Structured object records
----
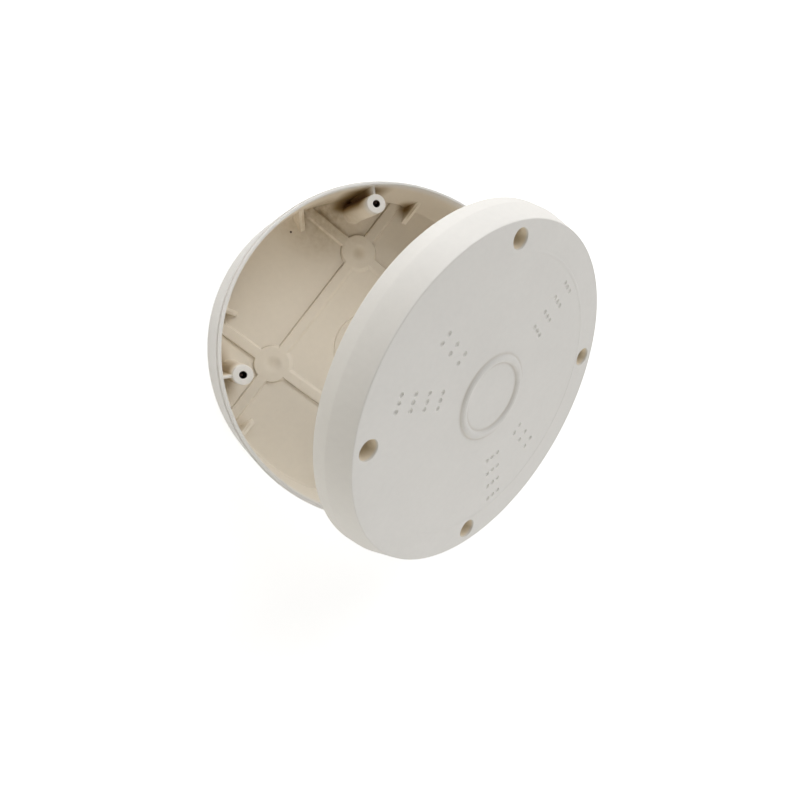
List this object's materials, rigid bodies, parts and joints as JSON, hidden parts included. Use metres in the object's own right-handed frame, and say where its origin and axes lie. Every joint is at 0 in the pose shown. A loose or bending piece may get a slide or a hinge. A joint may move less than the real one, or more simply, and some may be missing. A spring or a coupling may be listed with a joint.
{
  "type": "camera junction box",
  "caption": "Round plastic camera junction box, open on its back, with its screw-down cover leaning on the rim.",
  "frame": {"origin": "centre of the flat back of the box, which lies on the surface", "axes": "+Z out of the mouth of the box, +X towards the side where the loose cover bears on the lip"},
  "size_m": [0.158, 0.1508, 0.1425],
  "materials": {
    "box_plastic": "fine matt moulded ivory plastic",
    "cover_plastic": "fine matt moulded ivory plastic",
    "screw_steel": "bright zinc plating"
  },
  "bodies": {
    "root": {"back_box": "box_plastic", "cover": "cover_plastic", "cover_screw_1": "screw_steel", "cover_screw_2": "screw_steel", "cover_screw_3": "screw_steel", "cover_screw_4": "screw_steel"}
  },
  "joints": []
}
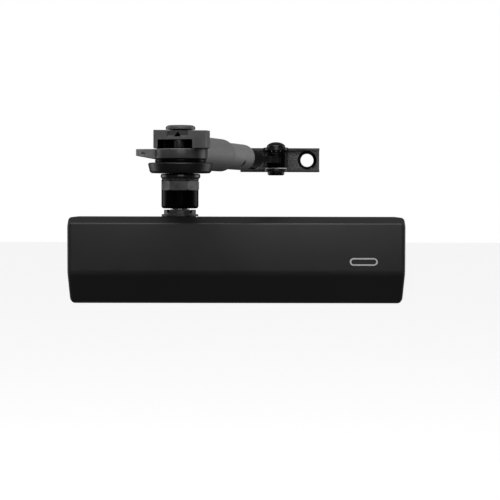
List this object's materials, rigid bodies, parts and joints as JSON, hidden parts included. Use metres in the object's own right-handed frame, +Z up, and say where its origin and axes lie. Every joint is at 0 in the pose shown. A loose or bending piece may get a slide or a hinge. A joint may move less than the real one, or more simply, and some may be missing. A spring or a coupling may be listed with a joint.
{
  "type": "door closer",
  "caption": "Overhead hydraulic door closer with a long chamfered cover, a two-part arm, a hold-open elbow and a frame bracket",
  "frame": {"origin": "centre of the face that is screwed to the door", "axes": "+X along the body, +Y into the door, +Z up along the spindle; the arm reaches out along -Y"},
  "size_m": [0.2374, 0.2236, 0.1178],
  "materials": {
    "cover_plastic": "fine satin black",
    "cast_aluminium": "as cast",
    "bright_steel": "ground",
    "black_steel": "satin black",
    "grey_tube": "dark grey satin",
    "bronze": "sintered",
    "rubber": "matte",
    "nylon": "natural"
  },
  "bodies": {
    "closer_body": {"body_casting": "cast_aluminium", "left_foot": "black_steel", "left_foot_screw_upper": "bright_steel", "left_foot_screw_lower": "bright_steel", "right_foot": "black_steel", "right_foot_screw_upper": "bright_steel", "right_foot_screw_lower": "bright_steel", "left_end_plug": "bright_steel", "left_plug_o_ring": "rubber", "right_end_plug": "bright_steel", "right_plug_o_ring": "rubber", "closing_spring": "bright_steel", "upper_bearing": "bronze", "lower_bearing": "bronze", "spindle_seal": "rubber", "gland_nut": "black_steel", "gland_ring": "black_steel", "lower_bearing_cap": "bright_steel", "lower_cap_o_ring": "rubber"},
    "cover_shell": {"cover": "cover_plastic"},
    "sweep_screw": {"sweep_valve": "bright_steel", "sweep_valve_o_ring": "rubber"},
    "latch_screw": {"latch_valve": "bright_steel", "latch_valve_o_ring": "rubber"},
    "backcheck_screw": {"backcheck_valve": "bright_steel", "backcheck_valve_o_ring": "rubber"},
    "power_screw": {"power_adjusting_screw": "bright_steel"},
    "seat": {"spring_seat": "bright_steel"},
    "plunger": {"piston": "bright_steel", "check_valve_seat": "bronze"},
    "check_ball": {"check_valve_ball": "bright_steel"},
    "spindle": {"pinion_spindle": "bright_steel", "main_arm": "black_steel", "arm_screw": "black_steel", "arm_screw_washer": "black_steel", "elbow_bolt": "black_steel", "elbow_spring_washer": "black_steel", "index_disc": "black_steel", "friction_washer": "black_steel"},
    "clamp_nut": {"elbow_nut": "black_steel"},
    "detent_plate": {"hold_open_plate": "black_steel"},
    "forearm": {"forearm_head": "grey_tube", "forearm_tube": "grey_tube", "roller_pin": "bright_steel"},
    "roller": {"detent_roller": "bright_steel"},
    "lock_screw": {"length_lock_screw": "black_steel"},
    "rod": {"adjusting_rod": "black_steel"},
    "bracket": {"frame_bracket": "black_steel", "bracket_rivet": "black_steel", "pivot_washer": "nylon"}
  },
  "joints": [
    {"name": "spindle_turn", "type": "hinge", "parent": "closer_body", "child": "spindle", "pos_m": [-0.0406, -0.022, 0], "axis": [0, 0, 1], "range_deg": [0, 180]},
    {"name": "piston_slide", "type": "slide", "parent": "closer_body", "child": "plunger", "axis": [1, 0, 0], "range_m": [0, 0.0275], "deforming": ["closing_spring"]},
    {"name": "check_ball_lift", "type": "slide", "parent": "plunger", "child": "check_ball", "axis": [-1, 0, 0], "range_m": [0, 0.0008]},
    {"name": "power_screw_turn", "type": "hinge", "parent": "closer_body", "child": "power_screw", "pos_m": [0.09, -0.022, 0], "axis": [-1, 0, 0], "range_deg": [0, 2160]},
    {"name": "spring_seat_slide", "type": "slide", "parent": "closer_body", "child": "seat", "axis": [-1, 0, 0], "range_m": [0, 0.009]},
    {"name": "sweep_valve_turn", "type": "hinge", "parent": "closer_body", "child": "sweep_screw", "pos_m": [-0.095, -0.038, 0.0196], "axis": [0, -1, 0], "range_deg": [-360, 360]},
    {"name": "latch_valve_turn", "type": "hinge", "parent": "closer_body", "child": "latch_screw", "pos_m": [-0.083, -0.038, 0.0196], "axis": [0, -1, 0], "range_deg": [-360, 360]},
    {"name": "backcheck_valve_turn", "type": "hinge", "parent": "closer_body", "child": "backcheck_screw", "pos_m": [-0.071, -0.038, 0.0196], "axis": [0, -1, 0], "range_deg": [-360, 360]},
    {"name": "cover_slide", "type": "slide", "parent": "closer_body", "child": "cover_shell", "axis": [0, -1, 0], "range_m": [0, 0.06]},
    {"name": "elbow", "type": "hinge", "parent": "spindle", "child": "forearm", "pos_m": [-0.03305, -0.20204, 0.07], "axis": [0, 0, 1], "range_deg": [-150, 8]},
    {"name": "elbow_nut_turn", "type": "hinge", "parent": "spindle", "child": "clamp_nut", "pos_m": [-0.03305, -0.20204, 0.05], "axis": [0, 0, 1], "range_deg": [-360, 0]},
    {"name": "hold_open_setting", "type": "hinge", "parent": "spindle", "child": "detent_plate", "pos_m": [-0.03305, -0.20204, 0.069], "axis": [0, 0, 1], "range_deg": [-45, 90]},
    {"name": "roller_spin", "type": "hinge", "parent": "forearm", "child": "roller", "pos_m": [-0.03339, -0.21245, 0.075], "axis": [0, 0, 1], "continuous": true},
    {"name": "lock_screw_turn", "type": "hinge", "parent": "forearm", "child": "lock_screw", "pos_m": [-0.00215, -0.10694, 0.0707], "axis": [0.7791, -0.2531, -0.5736], "range_deg": [-720, 0]},
    {"name": "rod_length", "type": "slide", "parent": "forearm", "child": "rod", "axis": [0.309, 0.9511, 0], "range_m": [-0.03, 0.02]},
    {"name": "bracket_swivel", "type": "hinge", "parent": "rod", "child": "bracket", "pos_m": [0.02844, -0.01278, 0.0707], "axis": [0, 0, 1], "range_deg": [-105, 68]}
  ],
  "couplings": [
    {"joint": "piston_slide", "follows": "spindle_turn", "m_per_rad": 0.00875},
    {"joint": "power_screw_turn", "follows": "spring_seat_slide", "rad_per_m": 4188.8}
  ]
}
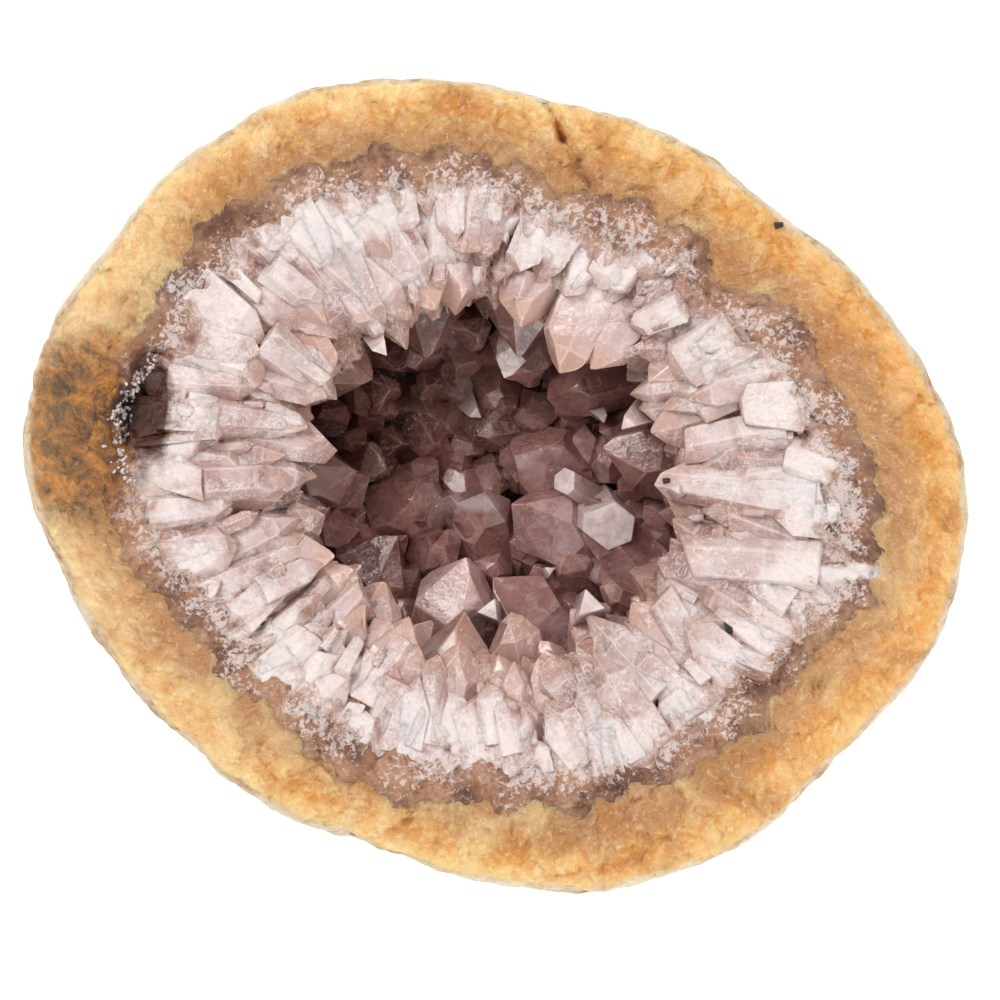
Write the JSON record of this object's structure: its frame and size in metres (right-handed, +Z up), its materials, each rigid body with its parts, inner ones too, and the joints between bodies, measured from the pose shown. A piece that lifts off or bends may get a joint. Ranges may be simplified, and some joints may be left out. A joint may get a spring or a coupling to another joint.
{
  "type": "geode half",
  "caption": "Half of a quartz geode lying face up: an ochre rind and a brown chalcedony band around a hollow lined with pale, pointed quartz crystals.",
  "frame": {"origin": "on the surface that the stone rests on, under the middle of its footprint", "axes": "+Z is up, out of the broken face and the hollow; +X is the way the stone is longest; +Y crosses it"},
  "size_m": [0.0908, 0.0786, 0.036],
  "materials": {
    "ochre_rind": "iron-stained, waxy where broken, knobbly and dusty outside",
    "brown_chalcedony": "translucent, waxy, speckled",
    "sugary_quartz": "granular, frosty, sparkling",
    "pale_quartz": "clear to milky, glossy faces",
    "smoky_quartz": "clear, mauve-brown in the shade of the hollow, glossy faces"
  },
  "bodies": {
    "root": {"rind": "ochre_rind", "chalcedony_band": "brown_chalcedony", "quartz_base": "sugary_quartz", "rim_crystal_01": "pale_quartz", "rim_crystal_02": "pale_quartz", "rim_crystal_03": "pale_quartz", "rim_crystal_04": "pale_quartz", "rim_crystal_05": "pale_quartz", "rim_crystal_06": "pale_quartz", "rim_crystal_07": "pale_quartz", "rim_crystal_08": "pale_quartz", "rim_crystal_09": "pale_quartz", "rim_crystal_10": "pale_quartz", "rim_crystal_11": "pale_quartz", "rim_crystal_12": "pale_quartz", "rim_crystal_13": "pale_quartz", "rim_crystal_14": "pale_quartz", "rim_crystal_15": "pale_quartz", "rim_crystal_16": "pale_quartz", "rim_crystal_17": "pale_quartz", "rim_crystal_18": "pale_quartz", "rim_crystal_19": "pale_quartz", "rim_crystal_20": "pale_quartz", "rim_crystal_21": "pale_quartz", "rim_crystal_22": "pale_quartz", "rim_crystal_23": "pale_quartz", "rim_crystal_24": "pale_quartz", "wall_crystal_01": "pale_quartz", "wall_crystal_02": "pale_quartz", "wall_crystal_03": "pale_quartz", "wall_crystal_04": "pale_quartz", "wall_crystal_05": "pale_quartz", "wall_crystal_06": "pale_quartz", "wall_crystal_07": "pale_quartz", "wall_crystal_08": "pale_quartz", "wall_crystal_09": "pale_quartz", "wall_crystal_10": "pale_quartz", "wall_crystal_11": "pale_quartz", "wall_crystal_12": "pale_quartz", "wall_crystal_13": "pale_quartz", "wall_crystal_14": "pale_quartz", "wall_crystal_15": "pale_quartz", "wall_crystal_16": "pale_quartz", "slope_crystal_01": "smoky_quartz", "slope_crystal_02": "smoky_quartz", "slope_crystal_03": "smoky_quartz", "slope_crystal_04": "smoky_quartz", "slope_crystal_05": "smoky_quartz", "slope_crystal_06": "smoky_quartz", "slope_crystal_07": "smoky_quartz", "slope_crystal_08": "smoky_quartz", "slope_crystal_09": "smoky_quartz", "slope_crystal_10": "smoky_quartz", "floor_crystal_01": "smoky_quartz", "floor_crystal_02": "smoky_quartz", "floor_crystal_03": "smoky_quartz", "floor_crystal_04": "smoky_quartz", "floor_crystal_05": "smoky_quartz", "floor_crystal_06": "smoky_quartz"}
  },
  "joints": []
}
----
STATED EXERCISE:
Copy each line of the records that contains the word "bending".

THE REPLY:
List this object's materials, rigid bodies, parts and joints as JSON, hidden parts included. Use metres in the object's own right-handed frame, and say where its origin and axes lie. Every joint is at 0 in the pose shown. A loose or bending piece may get a slide or a hinge. A joint may move less than the real one, or more simply, and some may be missing. A spring or a coupling may be listed with a joint.
List this object's materials, rigid bodies, parts and joints as JSON, hidden parts included. Use metres in the object's own right-handed frame, +Z up, and say where its origin and axes lie. Every joint is at 0 in the pose shown. A loose or bending piece may get a slide or a hinge. A joint may move less than the real one, or more simply, and some may be missing. A spring or a coupling may be listed with a joint.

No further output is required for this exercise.